10 Toledo, OH to Tonawanda, NY


We did Lake Erie in a number of long hops. Vermilion, Fairport Harbor, Erie, Dunkirk and then Tonawanda and we had completed the lake in as many days. We rapidly found cruising Lake Erie was different. Marinas didn’t monitor the VHF radio, as did the marinas in Michigan and Ontario. This made sorting out a stop for the evening difficult. On a few occasions, we sailed in, looked for an empty slip, tied up and then went off looking for someone to register us and take our money.

Vermilion was something to see. It’s a recreational harbor with no industry. All the houses were white with black shutters. Most were built on dredged channels. It seemed like every foot of shore had a boat. We almost stayed another day to explore more, but the urge to get to the Erie Canal caused us to push on.

Fairport Harbor on the Grand River was a mix of recreation and business. Much of the river was industry, with a number of unique sand hauling freighters in port. We searched around, found a slip and went off on a quest for ice cream.

Back toward the harbor entrance at the top of a hill near the old lighthouse we found our ice cream. As we were crossing 2nd St we caught part of conservation between two teens. “Yea, go for it, you can do it” caused us to look more closely. The teens were standing at the crest of the 2nd St hill. It’s deliciously steep. Adding to its appeal is a short outrun, a stop sign at the tee intersection with a vacant lot on the other side. The final touch making the hill completely irresistible is the town sign reading: NO BIKES, SKATEBOARDS, ROLLERBLADES ALLOWED.

The silent teen pushed off on his skateboard. The increasing rrrr-h from the tiny wheels indicated they were being pushed to their maximum. He made the hill, held on in the outrun, blew through the stop sign, sort of made the turn losing enough speed so when he hit vacant lot dirt, a quick two-stride jump and he was dancing with excitement and triumph.

The teen near us was shouting, “I can’t believe you did it. I can’t believe you made it.” He hesitated, and then pushed off. Again there was the rrrr-h of the tiny wheels. The hill went fine. As he hit the outrun his legs began to wobble. We thought he was stunting. The wobble became more extreme and then the first foot left the board. He stepped once, and then a second and a third time before exploding forward into an awkward arc. He made a perfect two point landing on his palms, rolled to a one point landing on his shoulder, bounced onto his back, evidently trying to get a uniform covering of road rash. His last bounce resulted in a perfect 6 point landing on palms, knees, and toes. He jumped to his feet with that: ‘just the way I planned it’ look. He retrieved his board, staggered to the sidewalk, sat down and began to pick the rocks out from under his skin. We continued on, swapping stories about our high-speed encounters between skin and pavement.

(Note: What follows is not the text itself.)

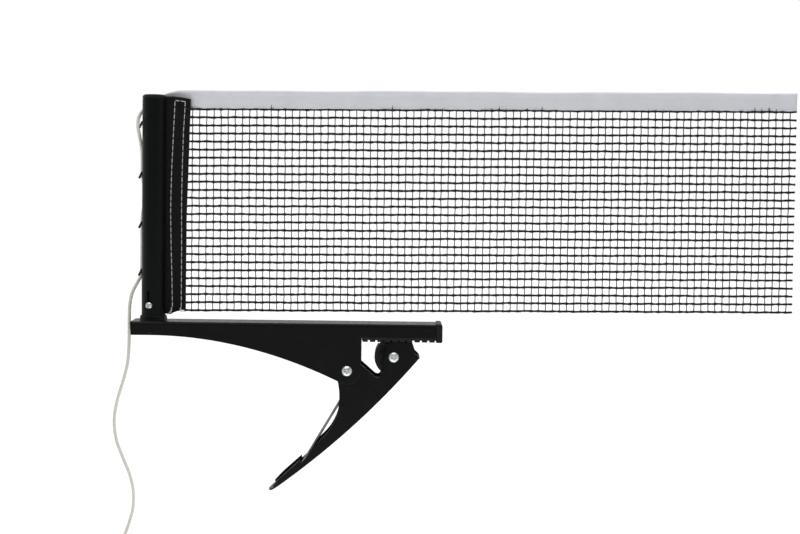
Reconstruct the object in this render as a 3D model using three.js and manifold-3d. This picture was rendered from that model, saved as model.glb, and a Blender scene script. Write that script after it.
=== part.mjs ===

Erie, PA is figuring out how to convert their waterfront into a mix of recreation and industry. Industry and freighters are intermixed with nice marinas. We came across the Appledore a classic schooner that had sailed out of Charveloix. We had speculated about what had happened to her when we were in Charveloix. It was fun to see her again. We went into Dunkirk and stayed at the yacht club as guests of the Eno’s we met in the Bustard Islands in Canada. They had just got back from the North Channel and came down to swap notes with us on their adventures. It was fun seeing a new acquaintance again.

Once we were in Buffalo harbor, our canal experience began. The Niagara River drops 6 feet from the entrance to just beyond the Peace Bridge. The current runs in excessive of 12 mph. To get around this the Black Rock Canal gives boats a no current ride and then lowers boats 6 feet in the first lock coming out of Lake Erie. The lock opens into the river. There is a low current route around the east side of Grand Island. We watched in shock as the sailboat ahead of us went west out into the current and rapidly disappeared down toward the falls. We assume he got back into the eddy area below Grand Island. We continued on toward the canal.